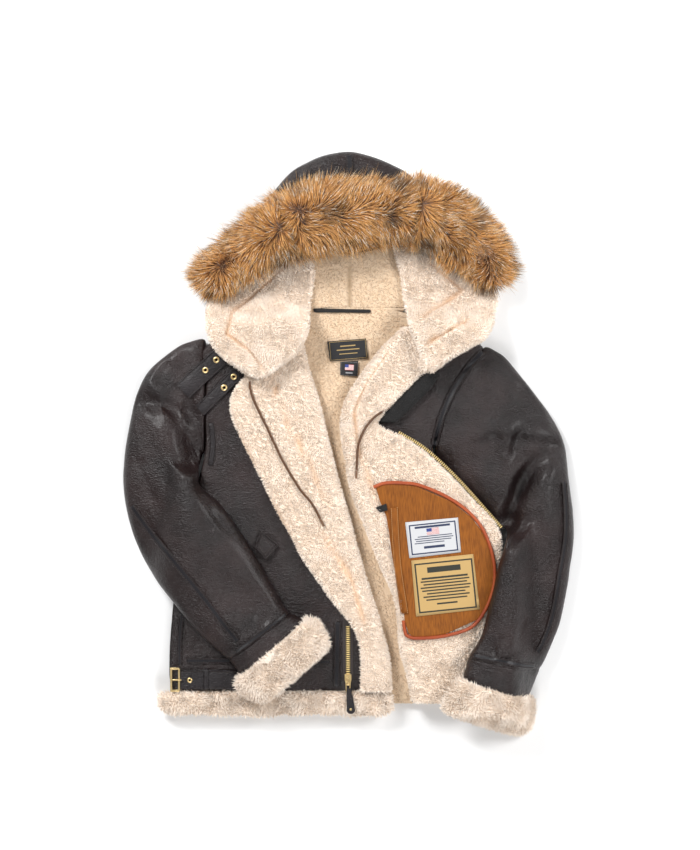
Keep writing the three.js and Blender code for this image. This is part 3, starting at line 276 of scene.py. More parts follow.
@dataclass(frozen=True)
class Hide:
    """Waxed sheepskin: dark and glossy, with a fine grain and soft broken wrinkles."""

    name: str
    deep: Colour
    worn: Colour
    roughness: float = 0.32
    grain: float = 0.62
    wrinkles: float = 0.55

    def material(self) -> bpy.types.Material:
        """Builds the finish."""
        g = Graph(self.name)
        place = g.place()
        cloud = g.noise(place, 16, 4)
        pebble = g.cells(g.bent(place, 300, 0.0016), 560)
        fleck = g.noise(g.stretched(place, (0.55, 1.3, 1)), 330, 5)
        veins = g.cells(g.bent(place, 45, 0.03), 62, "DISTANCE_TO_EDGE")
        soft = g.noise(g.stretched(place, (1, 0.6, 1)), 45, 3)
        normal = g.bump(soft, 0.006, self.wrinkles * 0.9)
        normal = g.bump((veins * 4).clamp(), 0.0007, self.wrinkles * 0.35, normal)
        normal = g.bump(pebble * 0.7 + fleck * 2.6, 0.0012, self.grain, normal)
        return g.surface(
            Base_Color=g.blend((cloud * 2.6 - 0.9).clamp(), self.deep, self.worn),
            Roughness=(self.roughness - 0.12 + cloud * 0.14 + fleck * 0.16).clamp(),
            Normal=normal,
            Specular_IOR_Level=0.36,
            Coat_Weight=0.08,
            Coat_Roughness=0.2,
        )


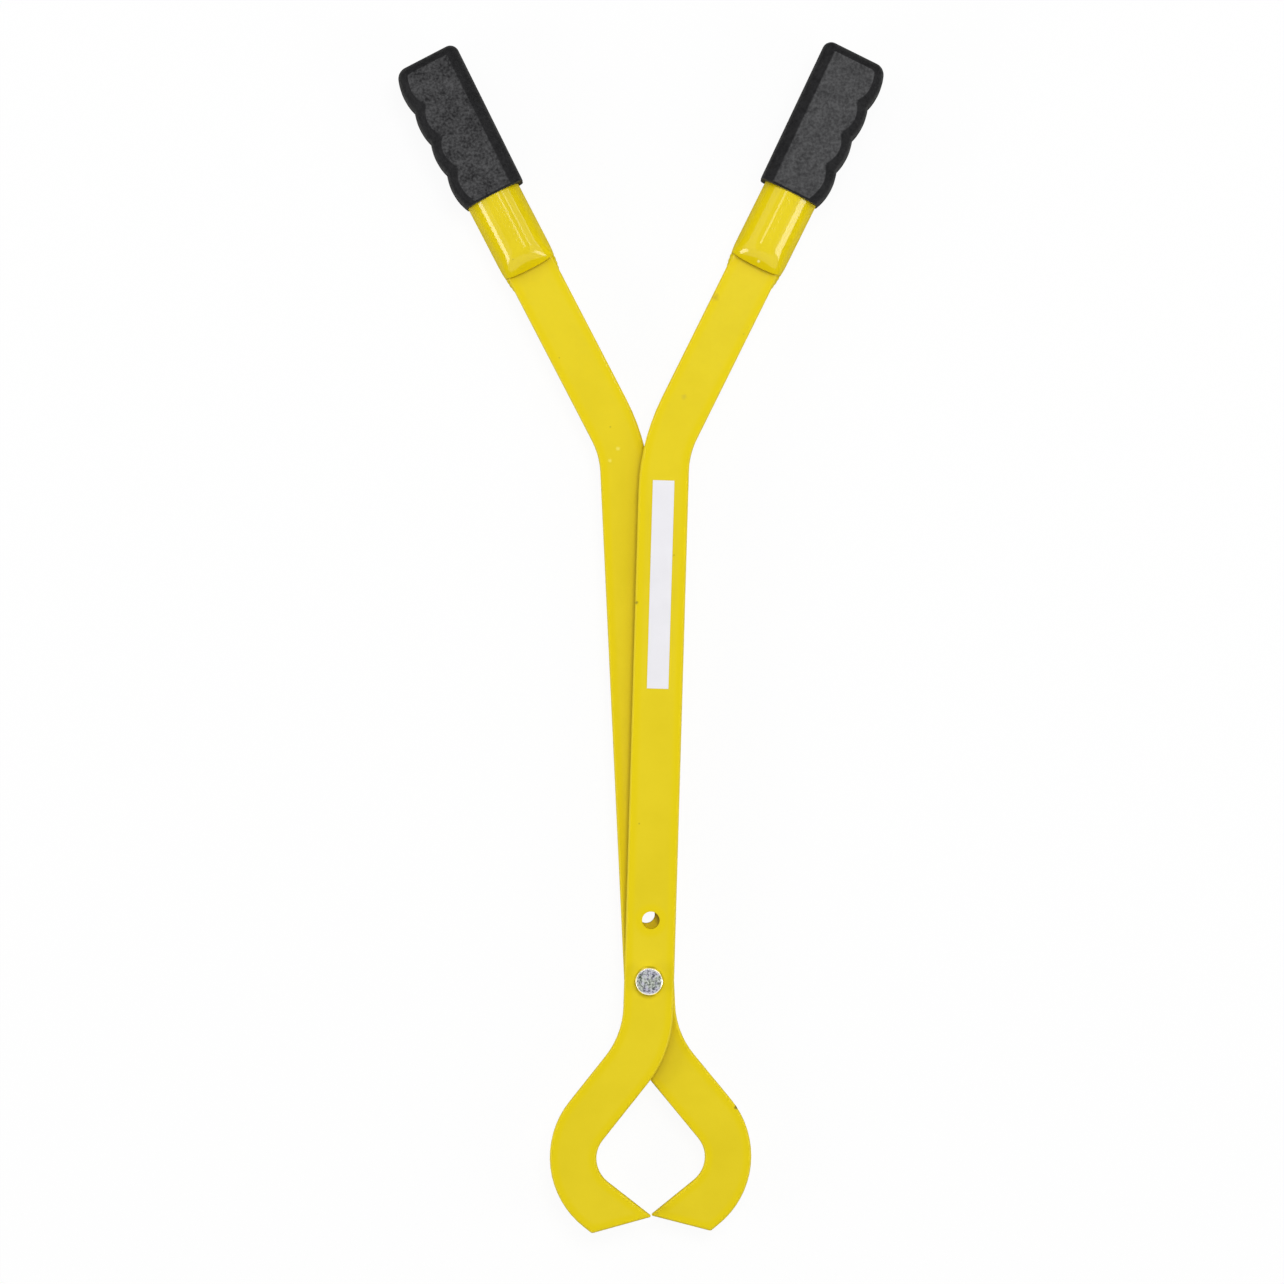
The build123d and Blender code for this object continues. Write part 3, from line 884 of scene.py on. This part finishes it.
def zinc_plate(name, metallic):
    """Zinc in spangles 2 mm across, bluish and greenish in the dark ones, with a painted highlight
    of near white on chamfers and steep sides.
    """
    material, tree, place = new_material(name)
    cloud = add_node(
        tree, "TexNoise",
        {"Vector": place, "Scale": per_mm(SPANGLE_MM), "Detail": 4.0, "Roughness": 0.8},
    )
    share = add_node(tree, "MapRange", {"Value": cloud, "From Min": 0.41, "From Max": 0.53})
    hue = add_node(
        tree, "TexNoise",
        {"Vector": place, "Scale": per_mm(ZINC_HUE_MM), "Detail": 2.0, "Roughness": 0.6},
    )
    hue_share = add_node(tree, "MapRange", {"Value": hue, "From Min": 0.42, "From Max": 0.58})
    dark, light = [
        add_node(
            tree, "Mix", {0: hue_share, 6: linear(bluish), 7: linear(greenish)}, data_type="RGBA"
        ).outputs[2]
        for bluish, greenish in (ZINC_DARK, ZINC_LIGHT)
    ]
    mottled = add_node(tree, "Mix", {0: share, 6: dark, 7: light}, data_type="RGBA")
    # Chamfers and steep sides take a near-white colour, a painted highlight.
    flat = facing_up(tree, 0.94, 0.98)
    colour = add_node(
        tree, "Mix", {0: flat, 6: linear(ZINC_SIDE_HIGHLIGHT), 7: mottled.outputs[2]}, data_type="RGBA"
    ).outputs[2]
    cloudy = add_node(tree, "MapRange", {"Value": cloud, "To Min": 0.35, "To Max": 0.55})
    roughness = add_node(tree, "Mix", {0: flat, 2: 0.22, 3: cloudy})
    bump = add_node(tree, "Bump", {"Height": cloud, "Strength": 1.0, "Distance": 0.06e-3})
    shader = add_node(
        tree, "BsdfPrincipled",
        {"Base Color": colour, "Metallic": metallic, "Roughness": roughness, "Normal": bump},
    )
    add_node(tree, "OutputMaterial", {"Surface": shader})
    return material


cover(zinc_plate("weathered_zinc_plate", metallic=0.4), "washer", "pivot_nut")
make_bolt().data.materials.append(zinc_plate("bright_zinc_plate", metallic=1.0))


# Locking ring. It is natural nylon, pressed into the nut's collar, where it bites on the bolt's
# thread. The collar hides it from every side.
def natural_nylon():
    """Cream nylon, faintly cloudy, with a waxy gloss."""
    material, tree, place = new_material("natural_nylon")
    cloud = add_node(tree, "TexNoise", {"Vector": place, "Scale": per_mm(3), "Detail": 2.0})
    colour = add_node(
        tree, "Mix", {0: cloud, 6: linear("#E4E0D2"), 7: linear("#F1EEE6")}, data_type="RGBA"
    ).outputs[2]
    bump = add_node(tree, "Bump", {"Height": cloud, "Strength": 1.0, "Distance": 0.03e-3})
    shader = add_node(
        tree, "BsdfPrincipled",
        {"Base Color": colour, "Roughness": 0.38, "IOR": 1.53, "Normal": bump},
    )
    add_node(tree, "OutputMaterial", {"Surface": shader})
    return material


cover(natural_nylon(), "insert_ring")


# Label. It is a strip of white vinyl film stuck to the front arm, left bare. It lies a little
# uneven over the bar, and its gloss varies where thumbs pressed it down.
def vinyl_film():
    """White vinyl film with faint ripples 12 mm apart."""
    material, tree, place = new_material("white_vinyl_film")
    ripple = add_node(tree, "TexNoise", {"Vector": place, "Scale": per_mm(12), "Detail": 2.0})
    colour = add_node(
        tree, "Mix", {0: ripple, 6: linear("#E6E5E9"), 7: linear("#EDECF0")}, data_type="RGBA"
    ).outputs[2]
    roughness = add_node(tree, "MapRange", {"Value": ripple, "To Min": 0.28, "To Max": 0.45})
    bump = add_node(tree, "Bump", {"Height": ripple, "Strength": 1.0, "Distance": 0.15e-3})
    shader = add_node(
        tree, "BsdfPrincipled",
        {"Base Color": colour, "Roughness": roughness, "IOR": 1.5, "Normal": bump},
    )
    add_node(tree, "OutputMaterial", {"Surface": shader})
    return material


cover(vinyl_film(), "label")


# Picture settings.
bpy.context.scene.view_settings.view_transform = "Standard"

═══

Description of the task: Each record above should be returned exactly as it appears.

Exercise solution:
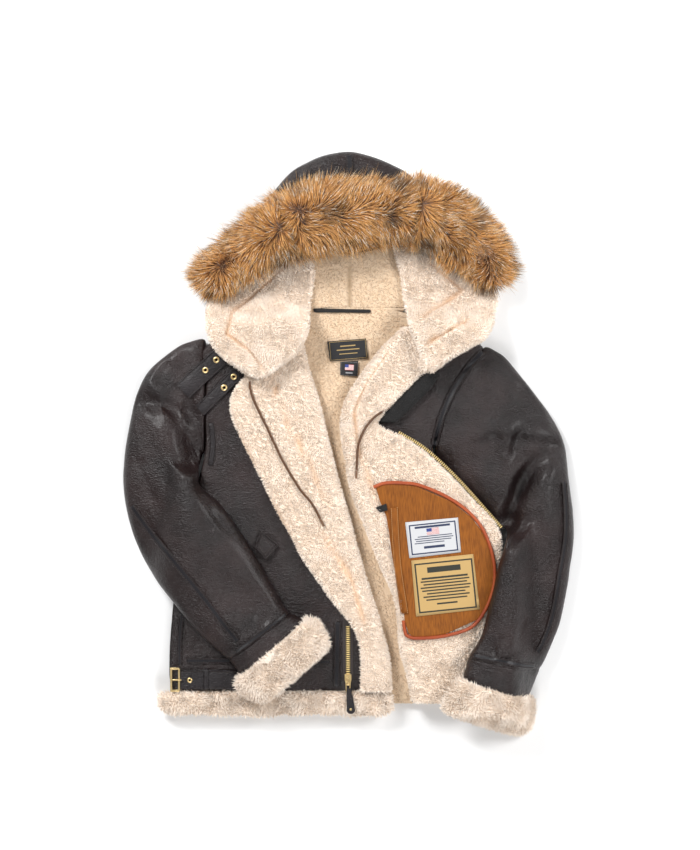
Keep writing the three.js and Blender code for this image. This is part 3, starting at line 276 of scene.py. More parts follow.
@dataclass(frozen=True)
class Hide:
    """Waxed sheepskin: dark and glossy, with a fine grain and soft broken wrinkles."""

    name: str
    deep: Colour
    worn: Colour
    roughness: float = 0.32
    grain: float = 0.62
    wrinkles: float = 0.55

    def material(self) -> bpy.types.Material:
        """Builds the finish."""
        g = Graph(self.name)
        place = g.place()
        cloud = g.noise(place, 16, 4)
        pebble = g.cells(g.bent(place, 300, 0.0016), 560)
        fleck = g.noise(g.stretched(place, (0.55, 1.3, 1)), 330, 5)
        veins = g.cells(g.bent(place, 45, 0.03), 62, "DISTANCE_TO_EDGE")
        soft = g.noise(g.stretched(place, (1, 0.6, 1)), 45, 3)
        normal = g.bump(soft, 0.006, self.wrinkles * 0.9)
        normal = g.bump((veins * 4).clamp(), 0.0007, self.wrinkles * 0.35, normal)
        normal = g.bump(pebble * 0.7 + fleck * 2.6, 0.0012, self.grain, normal)
        return g.surface(
            Base_Color=g.blend((cloud * 2.6 - 0.9).clamp(), self.deep, self.worn),
            Roughness=(self.roughness - 0.12 + cloud * 0.14 + fleck * 0.16).clamp(),
            Normal=normal,
            Specular_IOR_Level=0.36,
            Coat_Weight=0.08,
            Coat_Roughness=0.2,
        )


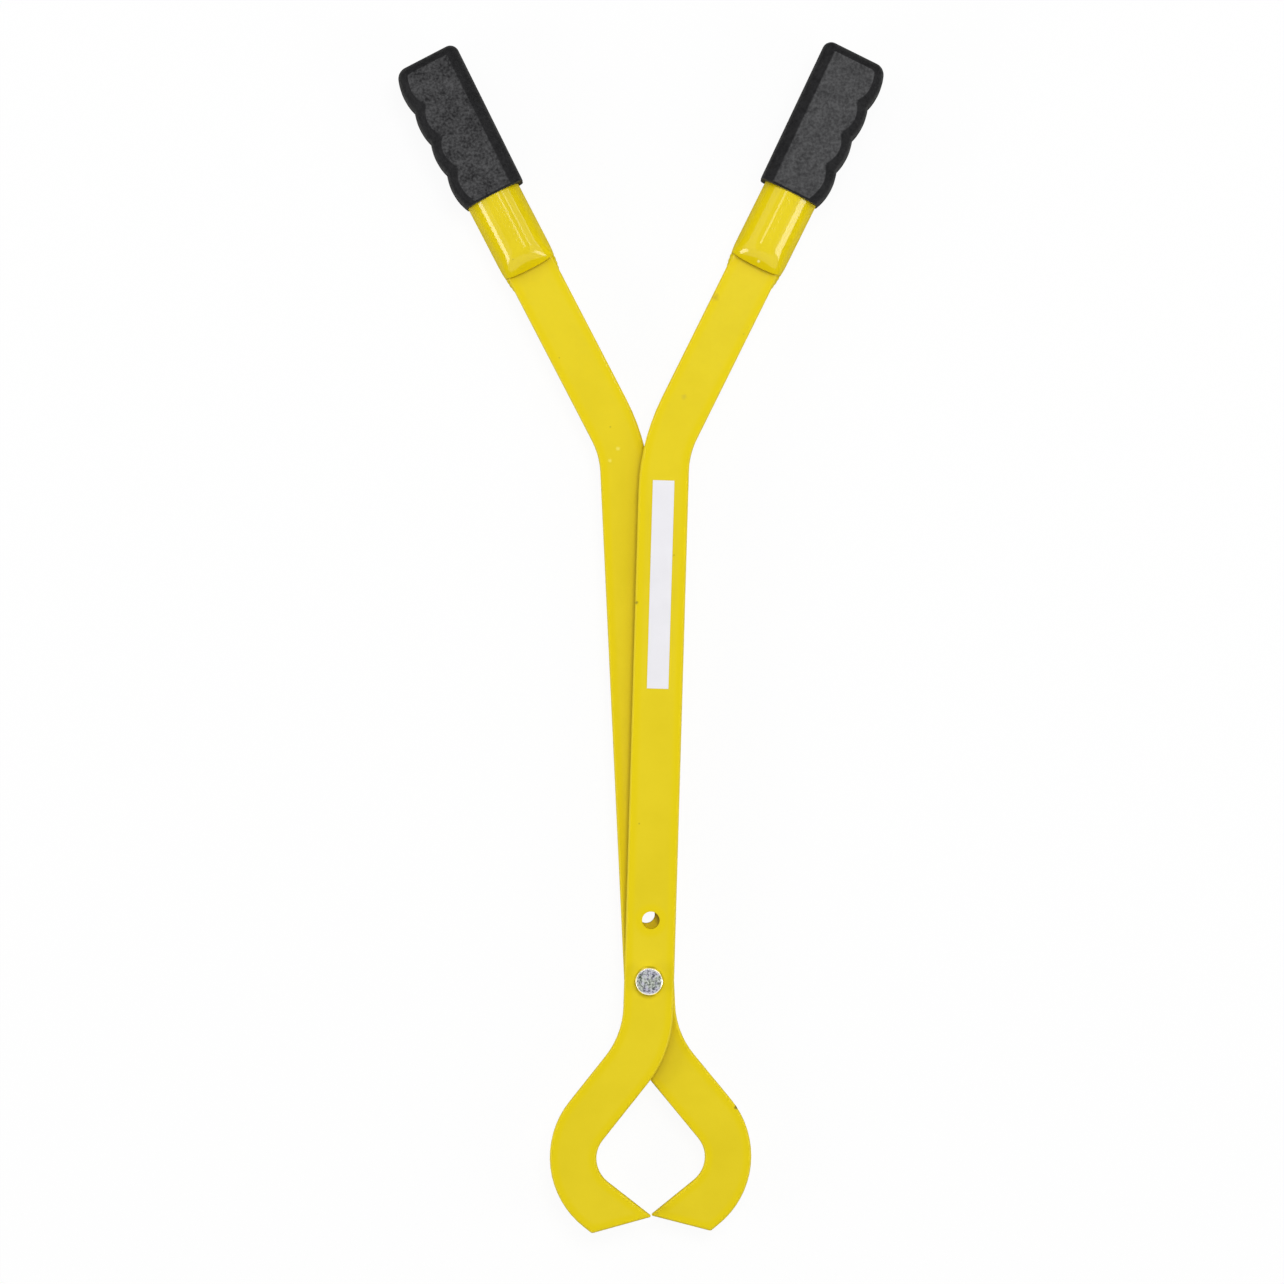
The build123d and Blender code for this object continues. Write part 3, from line 884 of scene.py on. This part finishes it.
def zinc_plate(name, metallic):
    """Zinc in spangles 2 mm across, bluish and greenish in the dark ones, with a painted highlight
    of near white on chamfers and steep sides.
    """
    material, tree, place = new_material(name)
    cloud = add_node(
        tree, "TexNoise",
        {"Vector": place, "Scale": per_mm(SPANGLE_MM), "Detail": 4.0, "Roughness": 0.8},
    )
    share = add_node(tree, "MapRange", {"Value": cloud, "From Min": 0.41, "From Max": 0.53})
    hue = add_node(
        tree, "TexNoise",
        {"Vector": place, "Scale": per_mm(ZINC_HUE_MM), "Detail": 2.0, "Roughness": 0.6},
    )
    hue_share = add_node(tree, "MapRange", {"Value": hue, "From Min": 0.42, "From Max": 0.58})
    dark, light = [
        add_node(
            tree, "Mix", {0: hue_share, 6: linear(bluish), 7: linear(greenish)}, data_type="RGBA"
        ).outputs[2]
        for bluish, greenish in (ZINC_DARK, ZINC_LIGHT)
    ]
    mottled = add_node(tree, "Mix", {0: share, 6: dark, 7: light}, data_type="RGBA")
    # Chamfers and steep sides take a near-white colour, a painted highlight.
    flat = facing_up(tree, 0.94, 0.98)
    colour = add_node(
        tree, "Mix", {0: flat, 6: linear(ZINC_SIDE_HIGHLIGHT), 7: mottled.outputs[2]}, data_type="RGBA"
    ).outputs[2]
    cloudy = add_node(tree, "MapRange", {"Value": cloud, "To Min": 0.35, "To Max": 0.55})
    roughness = add_node(tree, "Mix", {0: flat, 2: 0.22, 3: cloudy})
    bump = add_node(tree, "Bump", {"Height": cloud, "Strength": 1.0, "Distance": 0.06e-3})
    shader = add_node(
        tree, "BsdfPrincipled",
        {"Base Color": colour, "Metallic": metallic, "Roughness": roughness, "Normal": bump},
    )
    add_node(tree, "OutputMaterial", {"Surface": shader})
    return material


cover(zinc_plate("weathered_zinc_plate", metallic=0.4), "washer", "pivot_nut")
make_bolt().data.materials.append(zinc_plate("bright_zinc_plate", metallic=1.0))


# Locking ring. It is natural nylon, pressed into the nut's collar, where it bites on the bolt's
# thread. The collar hides it from every side.
def natural_nylon():
    """Cream nylon, faintly cloudy, with a waxy gloss."""
    material, tree, place = new_material("natural_nylon")
    cloud = add_node(tree, "TexNoise", {"Vector": place, "Scale": per_mm(3), "Detail": 2.0})
    colour = add_node(
        tree, "Mix", {0: cloud, 6: linear("#E4E0D2"), 7: linear("#F1EEE6")}, data_type="RGBA"
    ).outputs[2]
    bump = add_node(tree, "Bump", {"Height": cloud, "Strength": 1.0, "Distance": 0.03e-3})
    shader = add_node(
        tree, "BsdfPrincipled",
        {"Base Color": colour, "Roughness": 0.38, "IOR": 1.53, "Normal": bump},
    )
    add_node(tree, "OutputMaterial", {"Surface": shader})
    return material


cover(natural_nylon(), "insert_ring")


# Label. It is a strip of white vinyl film stuck to the front arm, left bare. It lies a little
# uneven over the bar, and its gloss varies where thumbs pressed it down.
def vinyl_film():
    """White vinyl film with faint ripples 12 mm apart."""
    material, tree, place = new_material("white_vinyl_film")
    ripple = add_node(tree, "TexNoise", {"Vector": place, "Scale": per_mm(12), "Detail": 2.0})
    colour = add_node(
        tree, "Mix", {0: ripple, 6: linear("#E6E5E9"), 7: linear("#EDECF0")}, data_type="RGBA"
    ).outputs[2]
    roughness = add_node(tree, "MapRange", {"Value": ripple, "To Min": 0.28, "To Max": 0.45})
    bump = add_node(tree, "Bump", {"Height": ripple, "Strength": 1.0, "Distance": 0.15e-3})
    shader = add_node(
        tree, "BsdfPrincipled",
        {"Base Color": colour, "Roughness": roughness, "IOR": 1.5, "Normal": bump},
    )
    add_node(tree, "OutputMaterial", {"Surface": shader})
    return material


cover(vinyl_film(), "label")


# Picture settings.
bpy.context.scene.view_settings.view_transform = "Standard"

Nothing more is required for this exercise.